Esta fica entre nós: Conceição era, acima de tudo, persona mais que grata entre a turma bicho-grilo dos anos 70. Pela simpatia, sim, mas também por ser a pessoa certa, no lugar certo, no momento certo (embora, neste caso, qualquer hora fosse hora). "Era engraçado, pois eu ia muito na Fotoptica [rede de foto e óptica], onde sempre me davam umas sedinhas para limpar a lente. Quando os artistas me viam, sempre gritavam: 'Ela tem! Ela tem!'", disse a mulher para quem aqueles, definitivamente, foram os bons tempos que não voltam mais.

"Os artistas de hoje não me emocionam muito", ela manda sem cerimônia. "Antes, eram mais próximos. Agora, existe programação para virar celebridade. Cavaram um abismo entre o público e o profissional."

Sabe aquela galera mais nova, nostálgica por uma época que jamais chegou a viver?

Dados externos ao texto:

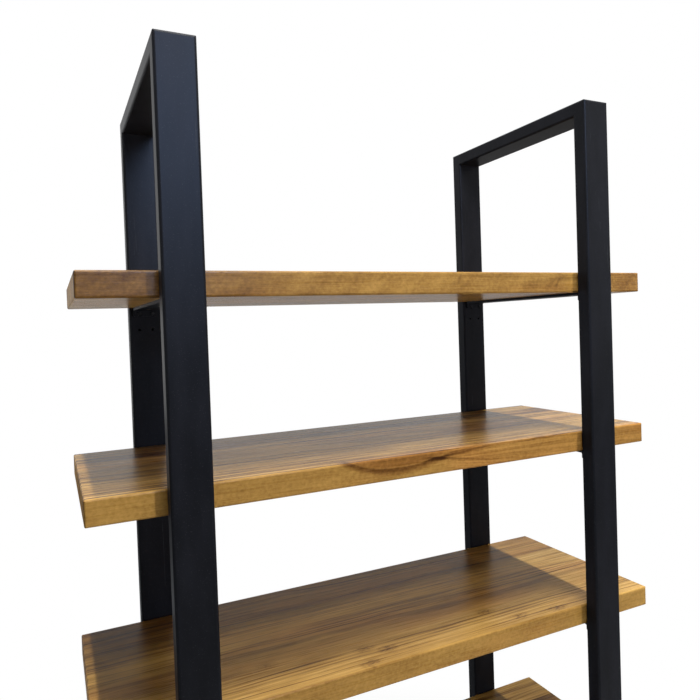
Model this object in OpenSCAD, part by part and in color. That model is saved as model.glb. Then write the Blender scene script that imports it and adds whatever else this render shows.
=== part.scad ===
// Bookcase: two steel hoop frames carry five solid wooden shelves.
// Each shelf has a flat bar screwed under it at each frame. The bar's ends turn down
// into slotted tabs, which drop over shoulder studs in the posts, so the shelf lifts off
// and goes back on another row of threaded inserts.
// The origin is on the floor, under the centre. X runs along the shelves, Y from the
// front to the back, and Z up. Shelves are numbered from the top.

/* [Shelf layout] */
// Height of the lowest shelf's top above the floor
lowest_top = 142; // [135:1:400]
// Distance between two rows of inserts
row_pitch = 32; // [25:1:40]
// Number of rows from the second shelf up to the first
row_count_1 = 10; // [6:1:16]
// Number of rows from the third shelf up to the second
row_count_2 = 11; // [6:1:16]
// Number of rows from the fourth shelf up to the third
row_count_3 = 12; // [6:1:16]
// Number of rows from the fifth shelf up to the fourth
row_count_4 = 13; // [6:1:16]
// Number of spare rows of inserts above the row in use, and below it
spare_row_count = 1; // [0:1:2]
// Height from the top of the first shelf to the top of the frames
head_room = 336; // [150:1:500]

/* [Side frames] */
// Depth of a frame, from front to back
frame_depth = 410; // [300:1:600]
// Width of the tube's broad face
tube_face = 64; // [58:1:90]
// Thickness of the tube from broad face to broad face
tube_depth = 28; // [25:1:50]
// Wall of the tube
tube_wall = 2; // [1.5:0.1:3]
// Radius of the tube's long edges
tube_round = 4.5; // [1:0.1:6]
// Radius that the welded corners are ground to
corner_round = 5; // [1:0.1:8]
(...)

Nada disso surpreende Almeida, que naqueles dias fotografou para inúmeras revistas, para depois passar por gravadoras. "Sempre ouço, 'ah, que pena que eu não vivi isso ou aquilo'. E era muito legal mesmo. Saía o LP do Caetano e todo mundo ia se encontrar para escutar. Não havia Torrent. Nem telefone todo mundo tinha!"

Atualmente, ela se dá licença para ser uma autêntica metamorfose ambulante. Há cerca de um ano, deixou tudo para trás e foi morar num sítio num distrito de São José dos Campos, em São Paulo, com nove cachorros e sete gatos. Afastar-se do caos urbano parecia... a coisa certa a se fazer. "De repente, me vi na roça. Fui por uma escolha altamente espiritual, uma força da natureza."

Conceição foi e Pinheiros, o bairro que lhe deu abrigo por 24 anos, ficou. A mesma vizinhança onde, há mais de 30 anos, uma mocinha de câmera a tiracolo se encontrava com o mais porreta dos roqueiros do Brasil, para uma sessão de fotos que não pararia por ali. "Raul sempre está presente. Aqui, no meio da floresta, tenho contato muito grande com ele. Não fisicamente, claro, mas temos conexão", ela divaga sem chegar - nem é seu intento - a algum lugar. "A música me faz renascer de qualquer morte."